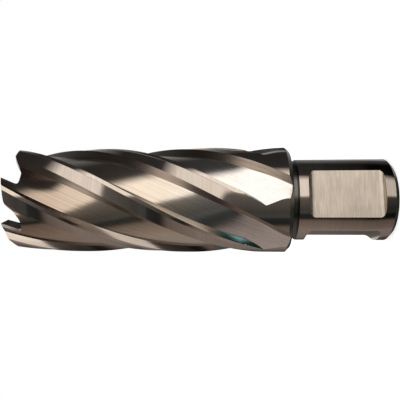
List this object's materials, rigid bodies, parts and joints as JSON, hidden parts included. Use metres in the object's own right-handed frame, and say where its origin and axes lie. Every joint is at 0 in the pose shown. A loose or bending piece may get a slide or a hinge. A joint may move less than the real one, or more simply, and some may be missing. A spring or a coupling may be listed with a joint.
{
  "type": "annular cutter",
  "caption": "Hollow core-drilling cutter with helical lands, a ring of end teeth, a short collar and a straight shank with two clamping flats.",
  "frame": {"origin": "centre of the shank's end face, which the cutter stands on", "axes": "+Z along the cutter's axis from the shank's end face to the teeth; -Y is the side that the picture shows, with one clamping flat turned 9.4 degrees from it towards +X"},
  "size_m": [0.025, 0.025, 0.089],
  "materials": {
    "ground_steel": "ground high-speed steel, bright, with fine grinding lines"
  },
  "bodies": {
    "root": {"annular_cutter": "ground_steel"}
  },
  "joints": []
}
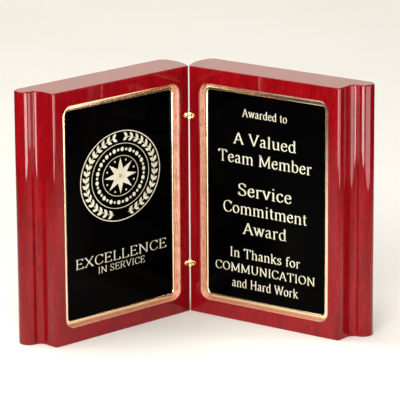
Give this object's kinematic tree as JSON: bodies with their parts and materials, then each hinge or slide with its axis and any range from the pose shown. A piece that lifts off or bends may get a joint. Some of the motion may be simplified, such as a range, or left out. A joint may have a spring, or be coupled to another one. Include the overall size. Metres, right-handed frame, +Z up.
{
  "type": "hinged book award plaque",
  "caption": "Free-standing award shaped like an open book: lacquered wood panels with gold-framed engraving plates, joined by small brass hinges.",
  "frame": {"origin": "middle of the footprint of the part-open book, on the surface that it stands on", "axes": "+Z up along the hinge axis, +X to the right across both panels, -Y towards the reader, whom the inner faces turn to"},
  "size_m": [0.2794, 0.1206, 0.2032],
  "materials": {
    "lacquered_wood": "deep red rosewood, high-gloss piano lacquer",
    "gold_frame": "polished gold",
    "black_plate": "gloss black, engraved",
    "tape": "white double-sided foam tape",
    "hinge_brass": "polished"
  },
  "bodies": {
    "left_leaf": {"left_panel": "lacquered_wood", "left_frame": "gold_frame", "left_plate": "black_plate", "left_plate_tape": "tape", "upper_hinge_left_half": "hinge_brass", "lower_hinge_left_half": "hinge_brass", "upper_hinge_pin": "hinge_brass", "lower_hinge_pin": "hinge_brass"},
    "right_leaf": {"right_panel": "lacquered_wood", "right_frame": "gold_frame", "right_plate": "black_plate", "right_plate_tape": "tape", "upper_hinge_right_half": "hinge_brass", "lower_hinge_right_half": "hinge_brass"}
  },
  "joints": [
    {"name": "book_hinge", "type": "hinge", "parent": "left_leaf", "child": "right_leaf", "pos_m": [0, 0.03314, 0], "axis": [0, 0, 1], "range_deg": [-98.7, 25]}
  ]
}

- Aim of the exercise
Please restate the whole listing word for word.

- Response for this exercise
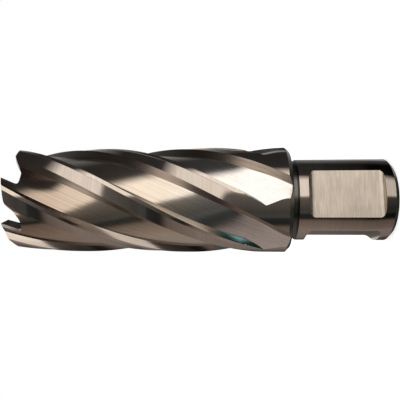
List this object's materials, rigid bodies, parts and joints as JSON, hidden parts included. Use metres in the object's own right-handed frame, and say where its origin and axes lie. Every joint is at 0 in the pose shown. A loose or bending piece may get a slide or a hinge. A joint may move less than the real one, or more simply, and some may be missing. A spring or a coupling may be listed with a joint.
{
  "type": "annular cutter",
  "caption": "Hollow core-drilling cutter with helical lands, a ring of end teeth, a short collar and a straight shank with two clamping flats.",
  "frame": {"origin": "centre of the shank's end face, which the cutter stands on", "axes": "+Z along the cutter's axis from the shank's end face to the teeth; -Y is the side that the picture shows, with one clamping flat turned 9.4 degrees from it towards +X"},
  "size_m": [0.025, 0.025, 0.089],
  "materials": {
    "ground_steel": "ground high-speed steel, bright, with fine grinding lines"
  },
  "bodies": {
    "root": {"annular_cutter": "ground_steel"}
  },
  "joints": []
}
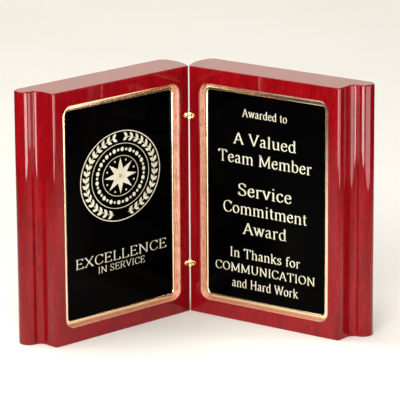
Give this object's kinematic tree as JSON: bodies with their parts and materials, then each hinge or slide with its axis and any range from the pose shown. A piece that lifts off or bends may get a joint. Some of the motion may be simplified, such as a range, or left out. A joint may have a spring, or be coupled to another one. Include the overall size. Metres, right-handed frame, +Z up.
{
  "type": "hinged book award plaque",
  "caption": "Free-standing award shaped like an open book: lacquered wood panels with gold-framed engraving plates, joined by small brass hinges.",
  "frame": {"origin": "middle of the footprint of the part-open book, on the surface that it stands on", "axes": "+Z up along the hinge axis, +X to the right across both panels, -Y towards the reader, whom the inner faces turn to"},
  "size_m": [0.2794, 0.1206, 0.2032],
  "materials": {
    "lacquered_wood": "deep red rosewood, high-gloss piano lacquer",
    "gold_frame": "polished gold",
    "black_plate": "gloss black, engraved",
    "tape": "white double-sided foam tape",
    "hinge_brass": "polished"
  },
  "bodies": {
    "left_leaf": {"left_panel": "lacquered_wood", "left_frame": "gold_frame", "left_plate": "black_plate", "left_plate_tape": "tape", "upper_hinge_left_half": "hinge_brass", "lower_hinge_left_half": "hinge_brass", "upper_hinge_pin": "hinge_brass", "lower_hinge_pin": "hinge_brass"},
    "right_leaf": {"right_panel": "lacquered_wood", "right_frame": "gold_frame", "right_plate": "black_plate", "right_plate_tape": "tape", "upper_hinge_right_half": "hinge_brass", "lower_hinge_right_half": "hinge_brass"}
  },
  "joints": [
    {"name": "book_hinge", "type": "hinge", "parent": "left_leaf", "child": "right_leaf", "pos_m": [0, 0.03314, 0], "axis": [0, 0, 1], "range_deg": [-98.7, 25]}
  ]
}